Les relations nouées entre les services économiques du Grand Lyon et les entreprises locales sont donc de plus en plus étroites et directes. Il en va de même pour les services d’urbanisme opérationnel de la DGDU, pour les services fonciers communautaires et pour la SERL dans le cadre de la conduite des opérations d’urbanisme à vocation économique. Les entreprises deviennent non seulement des cibles, mais des partenaires de l’action publique en faveur du développement économique local, voir des vecteurs d’impulsion et d’orientation des choix sectoriels ou qualitatifs définis par les pouvoirs publics. Leurs intérêts économiques privés et leur point de vue tendent ainsi à s’imposer dans le processus de construction et de pilotage de la politique économique territoriale.

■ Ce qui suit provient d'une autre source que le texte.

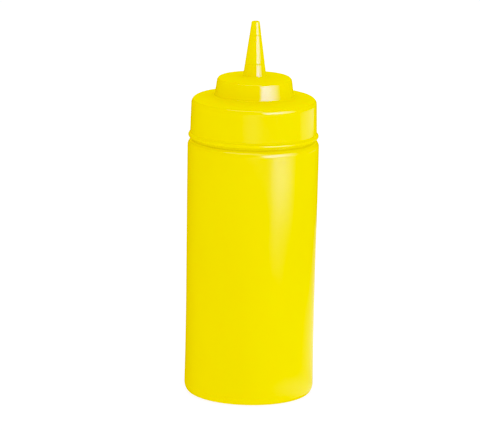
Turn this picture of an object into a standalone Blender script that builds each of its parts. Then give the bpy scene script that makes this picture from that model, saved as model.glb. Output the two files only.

Bilan d’activités 1993 de la DAEI. Source : Archives du Grand Lyon.
Entretien du 12/04/04 avec N. Farrere, Directeur du GIL-Medef.
N° 2 mondial des jeux vidéo et informatiques, la société a changé de nom suite à des difficultés économiques en 2002, pour s’appeler désormais Atari (elle a racheté cette célèbre marque de jeux vidéo des années 1980).
C’est-à-dire environ 130 euros/m².
L’opération Vaise-Industrie est en effet décomposée en deux ZAC, Sud et Nord. La première tranche, lancée en 1999 avec l’installation d’Infogrames, est déjà entièrement commercialisée (y compris les terrains réservés par la firme phare). La totalité des gisements fonciers de la seconde tranche ne sont mis sur le marché que très progressivement jusqu’à 2010, au fur et à mesure de la délocalisation des activités existant sur le site.
Firme spécialisée dans la conception et l’édition de progiciels, dirigée par J.-M. Aulas qui est aussi le PDG du club de football l’Olympique Lyonnais.
Egalement sponsor de l’OL.
Renault Trucks, Total, Rhodia, Aventis, Koyo, Merck, BioMérieux, Adecco, Lyonnaise de Banque, EDF.